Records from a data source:
BEGIN

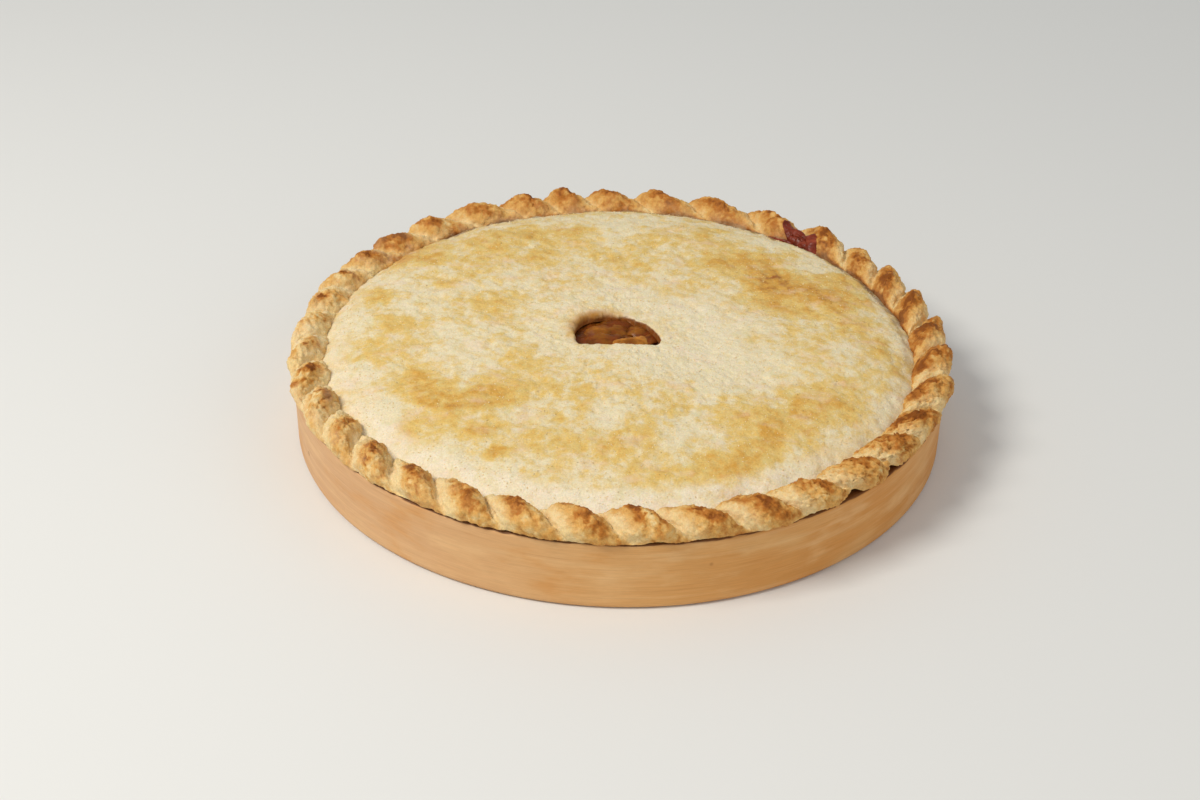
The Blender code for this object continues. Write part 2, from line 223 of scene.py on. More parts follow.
def makeBakedDough():
    tree = bpy.data.node_groups.new("bakedDough", "ShaderNodeTree")
    for name in ("Pale", "Golden", "Brown", "Scorched", "Flour"):
        tree.interface.new_socket(name, in_out="INPUT", socket_type="NodeSocketColor")
    for name in ("Toast", "Bloom", "Specks"):
        tree.interface.new_socket(name, in_out="INPUT", socket_type="NodeSocketFloat")
    tree.interface.new_socket("Color", in_out="OUTPUT", socket_type="NodeSocketColor")
    for name in ("Height", "Roughness"):
        tree.interface.new_socket(name, in_out="OUTPUT", socket_type="NodeSocketFloat")
    bench = Bench(tree)
    given = bench.add("NodeGroupInput").outputs
    place = bench.place()
    mottle = bench.swirl(place, 5.5 * mm, 5, 0.62)
    fine = bench.swirl(place, 1.5 * mm, 4, 0.6)
    crumb = bench.swirl(place, 0.6 * mm, 3, 0.55)
    patchy = bench.maths("MULTIPLY", bench.maths("SUBTRACT", mottle, 0.5), 0.85)
    grainy = bench.maths("MULTIPLY", bench.maths("SUBTRACT", fine, 0.5), 0.6)
    toast = bench.maths("ADD", given["Toast"], bench.maths("ADD", patchy, grainy))
    colour = bench.blend(bench.between(toast, 0.0, 0.55), given["Pale"], given["Golden"])
    colour = bench.blend(bench.between(toast, 0.45, 0.95), colour, given["Brown"])
    colour = bench.blend(bench.between(toast, 0.9, 1.35), colour, given["Scorched"])
    floury = bench.maths("MULTIPLY", given["Bloom"], bench.between(mottle, 0.3, 0.6), True)
    colour = bench.blend(floury, colour, given["Flour"])
    light = bench.between(crumb, 0.25, 0.75, 0.9, 1.08)
    colour = bench.blend(1.0, colour, light, "MULTIPLY")
    dotted = bench.between(bench.dots(place, 3.1 * mm), 0.05, 0.15, 1.0, 0.0)
    rare = bench.between(bench.swirl(place, 4.1 * mm, 1), 0.55, 0.6)
    specks = bench.maths("MULTIPLY", bench.maths("MULTIPLY", dotted, rare), given["Specks"], True)
    colour = bench.blend(specks, colour, bench.blend(1.0, colour, tint(150, 128, 104), "MULTIPLY"))
    height = bench.maths("ADD", bench.maths("MULTIPLY", mottle, 0.9), bench.maths("MULTIPLY", fine, 0.8))
    height = bench.maths("ADD", height, bench.maths("MULTIPLY", crumb, 0.45))
    dryness = bench.between(toast, 0.1, 1.0, 0.72, 0.5)
    bench.add("NodeGroupOutput", {"Color": colour, "Height": height, "Roughness": dryness})
    return tree


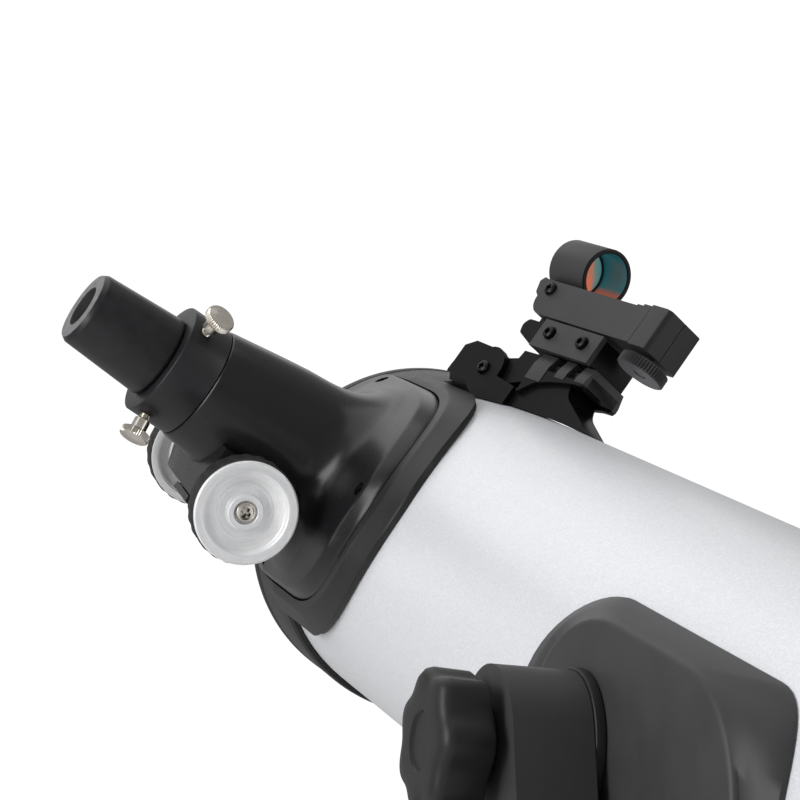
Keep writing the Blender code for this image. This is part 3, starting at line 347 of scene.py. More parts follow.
def add(name, bm, looks, where, body, *nodes, smooth=32, pick=None):
    """A piece that rides on a body. pick gives the number of each face's look."""
    looks = looks if isinstance(looks, tuple) else (looks,)
    bmesh.ops.recalc_face_normals(bm, faces=bm.faces)
    if pick:
        for face in bm.faces:
            face.material_index = int(pick(face))
    mesh = bpy.data.meshes.new(name)
    bm.to_mesh(mesh)
    bm.free()
    for look in looks:
        mesh.materials.append(look)
    mesh.shade_smooth()
    mesh.set_sharp_from_angle(angle=radians(smooth))
    shown(name, mesh, where, body, nodes)
    return mesh


def repeated(bm, look, copies, smooth=32):
    """Pieces with one mesh. Each copy is a name, a place, a body and any CAD nodes it replaces."""
    name, where, body, *nodes = copies[0]
    mesh = add(name, bm, look, where, body, *nodes, smooth=smooth)
    for name, where, body, *nodes in copies[1:]:
        shown(name, mesh, where, body, nodes)


def riding(where, body):
    """A short form of add() for pieces that share a place and a body."""
    return lambda name, bm, looks, *nodes, **settings: add(name, bm, looks, where, body, *nodes, **settings)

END

TASK DETAILS:
Output the data above exactly, please, line for line.

THE RESULT:
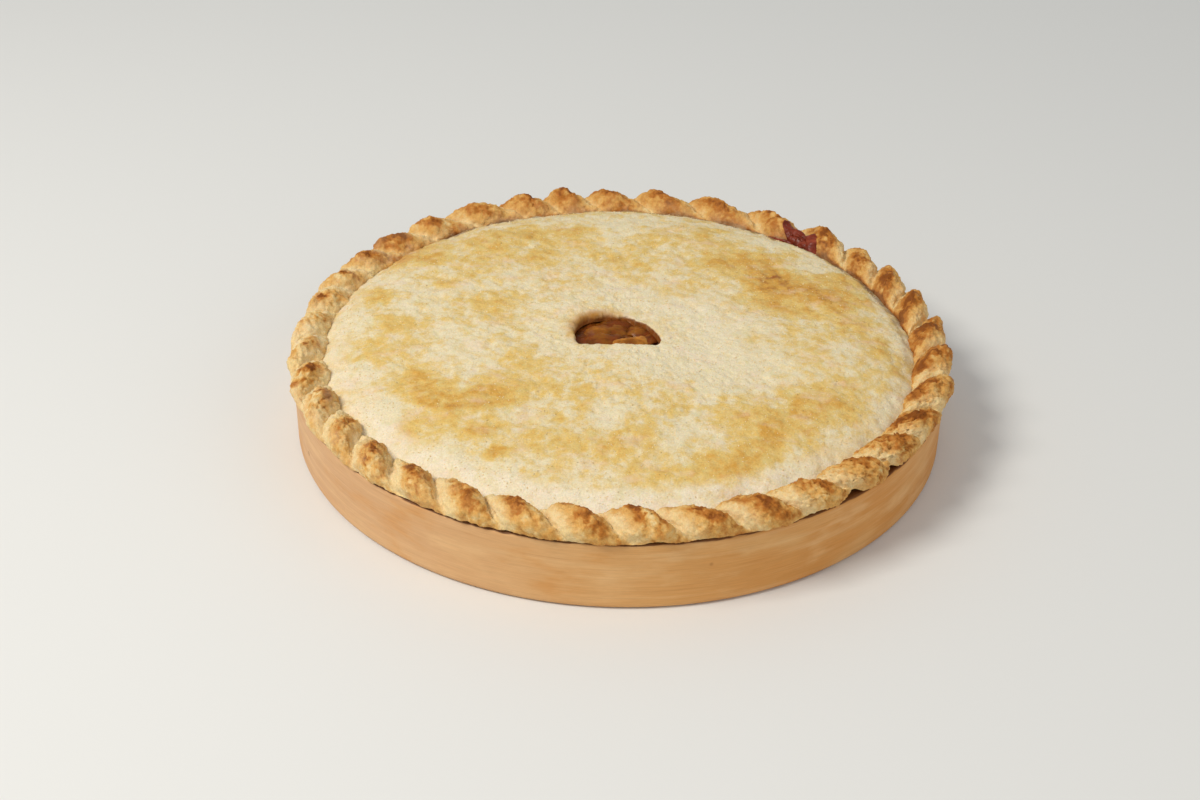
The Blender code for this object continues. Write part 2, from line 223 of scene.py on. More parts follow.
def makeBakedDough():
    tree = bpy.data.node_groups.new("bakedDough", "ShaderNodeTree")
    for name in ("Pale", "Golden", "Brown", "Scorched", "Flour"):
        tree.interface.new_socket(name, in_out="INPUT", socket_type="NodeSocketColor")
    for name in ("Toast", "Bloom", "Specks"):
        tree.interface.new_socket(name, in_out="INPUT", socket_type="NodeSocketFloat")
    tree.interface.new_socket("Color", in_out="OUTPUT", socket_type="NodeSocketColor")
    for name in ("Height", "Roughness"):
        tree.interface.new_socket(name, in_out="OUTPUT", socket_type="NodeSocketFloat")
    bench = Bench(tree)
    given = bench.add("NodeGroupInput").outputs
    place = bench.place()
    mottle = bench.swirl(place, 5.5 * mm, 5, 0.62)
    fine = bench.swirl(place, 1.5 * mm, 4, 0.6)
    crumb = bench.swirl(place, 0.6 * mm, 3, 0.55)
    patchy = bench.maths("MULTIPLY", bench.maths("SUBTRACT", mottle, 0.5), 0.85)
    grainy = bench.maths("MULTIPLY", bench.maths("SUBTRACT", fine, 0.5), 0.6)
    toast = bench.maths("ADD", given["Toast"], bench.maths("ADD", patchy, grainy))
    colour = bench.blend(bench.between(toast, 0.0, 0.55), given["Pale"], given["Golden"])
    colour = bench.blend(bench.between(toast, 0.45, 0.95), colour, given["Brown"])
    colour = bench.blend(bench.between(toast, 0.9, 1.35), colour, given["Scorched"])
    floury = bench.maths("MULTIPLY", given["Bloom"], bench.between(mottle, 0.3, 0.6), True)
    colour = bench.blend(floury, colour, given["Flour"])
    light = bench.between(crumb, 0.25, 0.75, 0.9, 1.08)
    colour = bench.blend(1.0, colour, light, "MULTIPLY")
    dotted = bench.between(bench.dots(place, 3.1 * mm), 0.05, 0.15, 1.0, 0.0)
    rare = bench.between(bench.swirl(place, 4.1 * mm, 1), 0.55, 0.6)
    specks = bench.maths("MULTIPLY", bench.maths("MULTIPLY", dotted, rare), given["Specks"], True)
    colour = bench.blend(specks, colour, bench.blend(1.0, colour, tint(150, 128, 104), "MULTIPLY"))
    height = bench.maths("ADD", bench.maths("MULTIPLY", mottle, 0.9), bench.maths("MULTIPLY", fine, 0.8))
    height = bench.maths("ADD", height, bench.maths("MULTIPLY", crumb, 0.45))
    dryness = bench.between(toast, 0.1, 1.0, 0.72, 0.5)
    bench.add("NodeGroupOutput", {"Color": colour, "Height": height, "Roughness": dryness})
    return tree


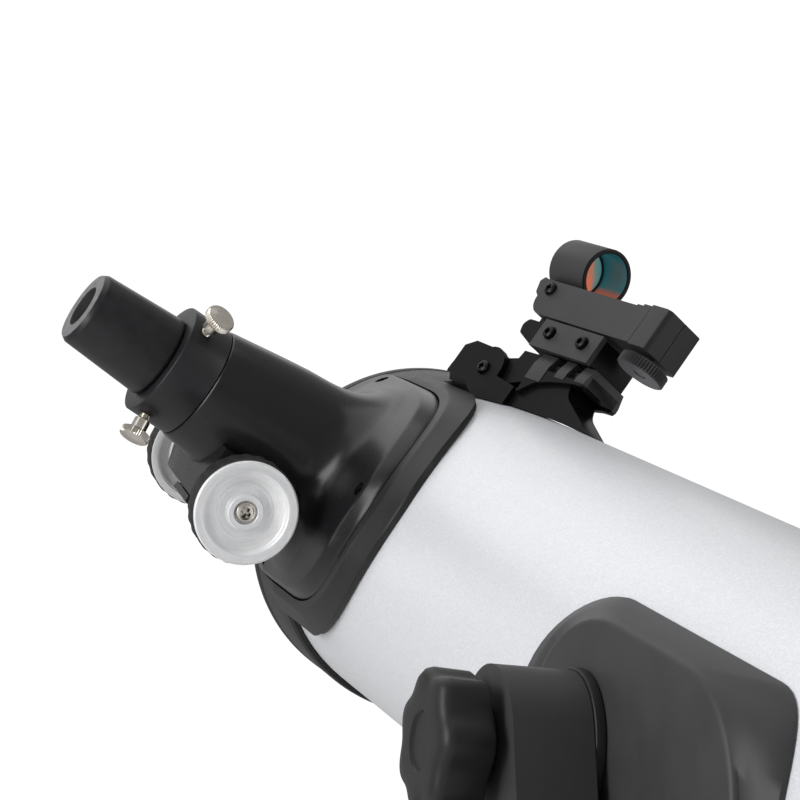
Keep writing the Blender code for this image. This is part 3, starting at line 347 of scene.py. More parts follow.
def add(name, bm, looks, where, body, *nodes, smooth=32, pick=None):
    """A piece that rides on a body. pick gives the number of each face's look."""
    looks = looks if isinstance(looks, tuple) else (looks,)
    bmesh.ops.recalc_face_normals(bm, faces=bm.faces)
    if pick:
        for face in bm.faces:
            face.material_index = int(pick(face))
    mesh = bpy.data.meshes.new(name)
    bm.to_mesh(mesh)
    bm.free()
    for look in looks:
        mesh.materials.append(look)
    mesh.shade_smooth()
    mesh.set_sharp_from_angle(angle=radians(smooth))
    shown(name, mesh, where, body, nodes)
    return mesh


def repeated(bm, look, copies, smooth=32):
    """Pieces with one mesh. Each copy is a name, a place, a body and any CAD nodes it replaces."""
    name, where, body, *nodes = copies[0]
    mesh = add(name, bm, look, where, body, *nodes, smooth=smooth)
    for name, where, body, *nodes in copies[1:]:
        shown(name, mesh, where, body, nodes)


def riding(where, body):
    """A short form of add() for pieces that share a place and a body."""
    return lambda name, bm, looks, *nodes, **settings: add(name, bm, looks, where, body, *nodes, **settings)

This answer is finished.